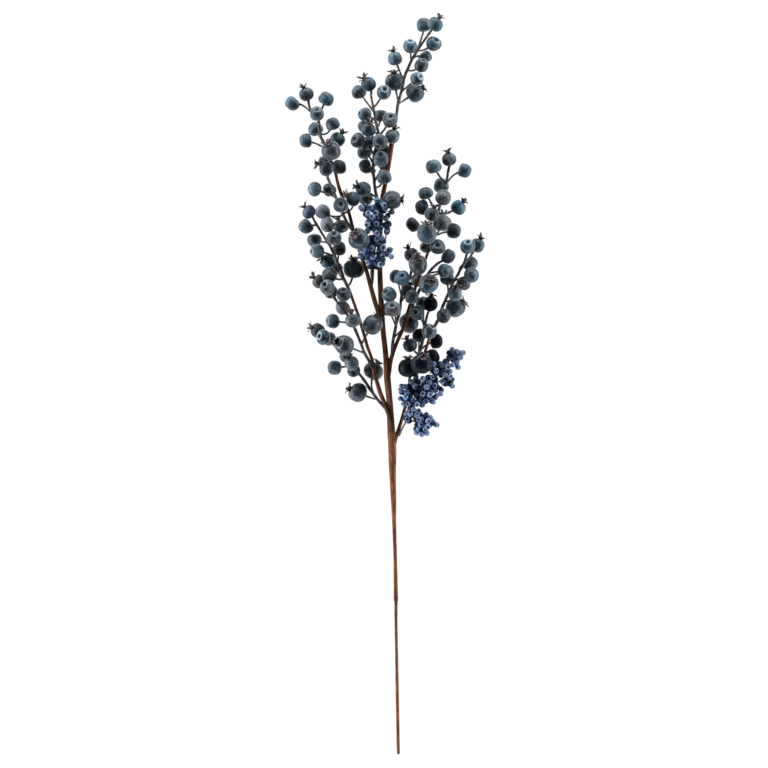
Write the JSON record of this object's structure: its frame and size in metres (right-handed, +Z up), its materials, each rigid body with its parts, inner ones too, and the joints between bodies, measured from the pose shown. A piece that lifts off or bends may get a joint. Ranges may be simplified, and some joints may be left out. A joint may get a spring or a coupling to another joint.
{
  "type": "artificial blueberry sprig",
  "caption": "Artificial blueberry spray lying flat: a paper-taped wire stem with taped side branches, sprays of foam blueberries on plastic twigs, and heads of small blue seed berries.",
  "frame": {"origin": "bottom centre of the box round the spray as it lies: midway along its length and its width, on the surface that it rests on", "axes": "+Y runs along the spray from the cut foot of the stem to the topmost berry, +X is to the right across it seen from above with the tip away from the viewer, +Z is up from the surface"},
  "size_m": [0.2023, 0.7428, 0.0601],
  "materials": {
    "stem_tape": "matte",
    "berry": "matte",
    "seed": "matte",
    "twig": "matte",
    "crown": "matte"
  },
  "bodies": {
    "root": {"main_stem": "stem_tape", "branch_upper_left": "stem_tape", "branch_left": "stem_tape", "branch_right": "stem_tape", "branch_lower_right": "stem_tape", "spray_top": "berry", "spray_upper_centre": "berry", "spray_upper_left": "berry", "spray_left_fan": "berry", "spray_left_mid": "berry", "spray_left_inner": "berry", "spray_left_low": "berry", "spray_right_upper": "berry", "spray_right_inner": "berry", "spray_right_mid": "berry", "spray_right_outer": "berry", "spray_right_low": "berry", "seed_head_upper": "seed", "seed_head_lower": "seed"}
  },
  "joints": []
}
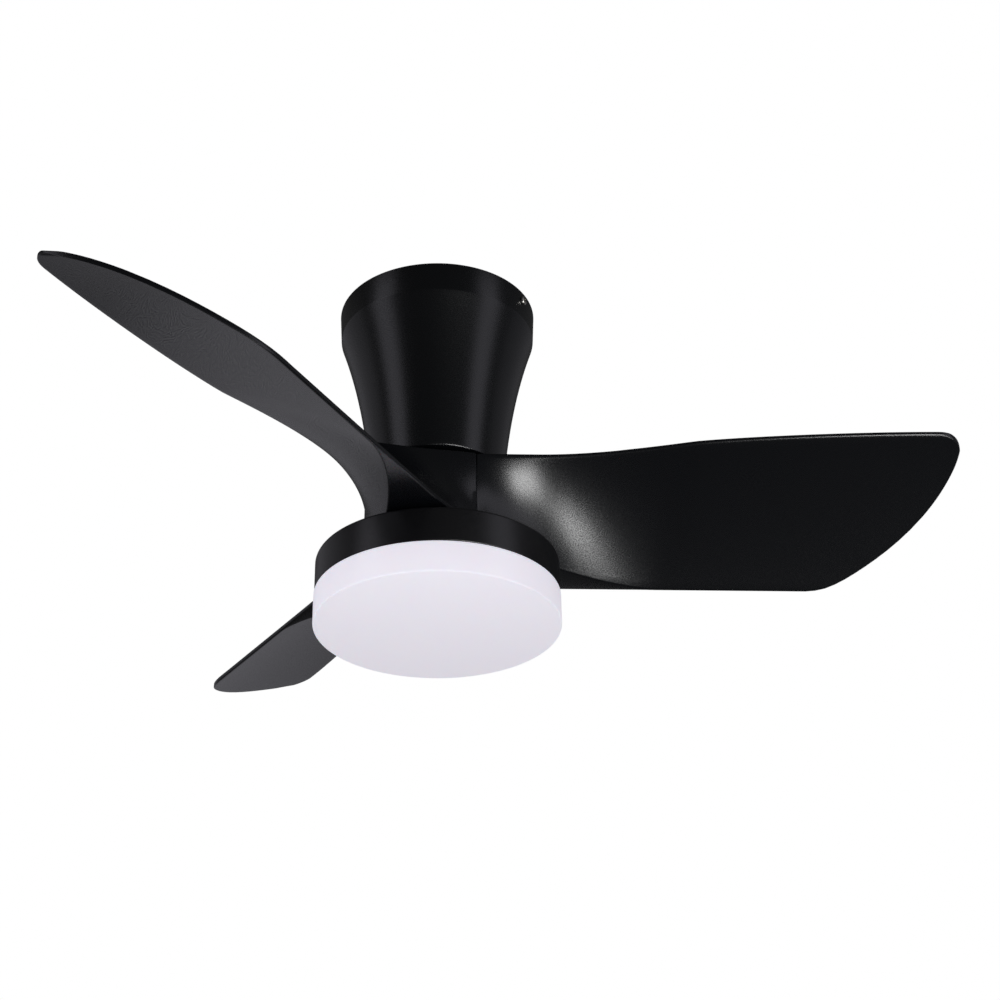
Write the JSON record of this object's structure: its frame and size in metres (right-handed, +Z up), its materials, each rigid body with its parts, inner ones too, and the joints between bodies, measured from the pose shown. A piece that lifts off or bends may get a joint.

TASK INSTRUCTIONS ▸ Copy the records above exactly.

ANSWER IN FULL ▸
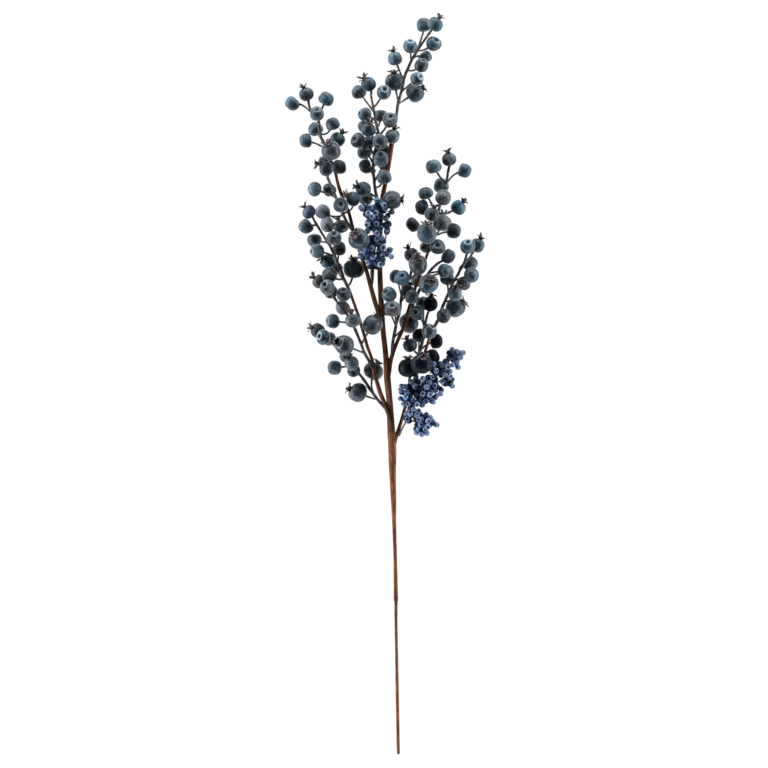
Write the JSON record of this object's structure: its frame and size in metres (right-handed, +Z up), its materials, each rigid body with its parts, inner ones too, and the joints between bodies, measured from the pose shown. A piece that lifts off or bends may get a joint. Ranges may be simplified, and some joints may be left out. A joint may get a spring or a coupling to another joint.
{
  "type": "artificial blueberry sprig",
  "caption": "Artificial blueberry spray lying flat: a paper-taped wire stem with taped side branches, sprays of foam blueberries on plastic twigs, and heads of small blue seed berries.",
  "frame": {"origin": "bottom centre of the box round the spray as it lies: midway along its length and its width, on the surface that it rests on", "axes": "+Y runs along the spray from the cut foot of the stem to the topmost berry, +X is to the right across it seen from above with the tip away from the viewer, +Z is up from the surface"},
  "size_m": [0.2023, 0.7428, 0.0601],
  "materials": {
    "stem_tape": "matte",
    "berry": "matte",
    "seed": "matte",
    "twig": "matte",
    "crown": "matte"
  },
  "bodies": {
    "root": {"main_stem": "stem_tape", "branch_upper_left": "stem_tape", "branch_left": "stem_tape", "branch_right": "stem_tape", "branch_lower_right": "stem_tape", "spray_top": "berry", "spray_upper_centre": "berry", "spray_upper_left": "berry", "spray_left_fan": "berry", "spray_left_mid": "berry", "spray_left_inner": "berry", "spray_left_low": "berry", "spray_right_upper": "berry", "spray_right_inner": "berry", "spray_right_mid": "berry", "spray_right_outer": "berry", "spray_right_low": "berry", "seed_head_upper": "seed", "seed_head_lower": "seed"}
  },
  "joints": []
}
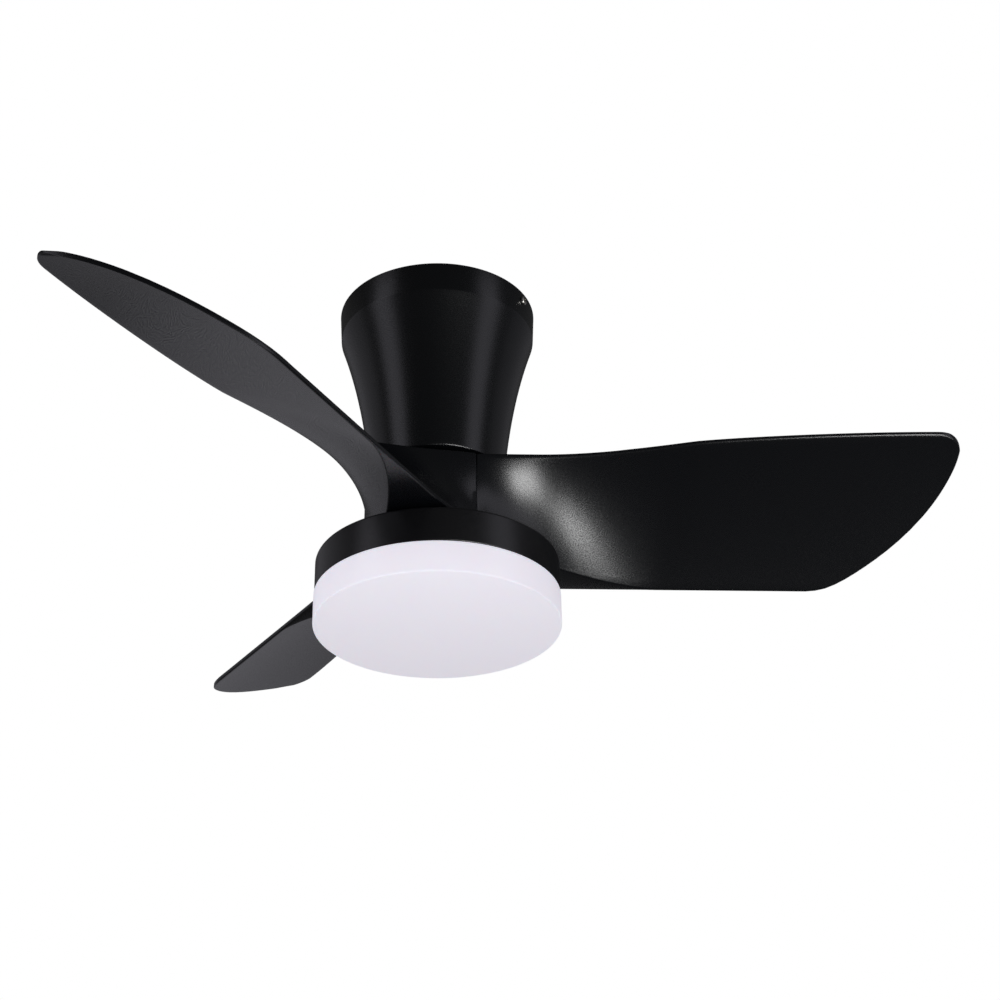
Write the JSON record of this object's structure: its frame and size in metres (right-handed, +Z up), its materials, each rigid body with its parts, inner ones too, and the joints between bodies, measured from the pose shown. A piece that lifts off or bends may get a joint.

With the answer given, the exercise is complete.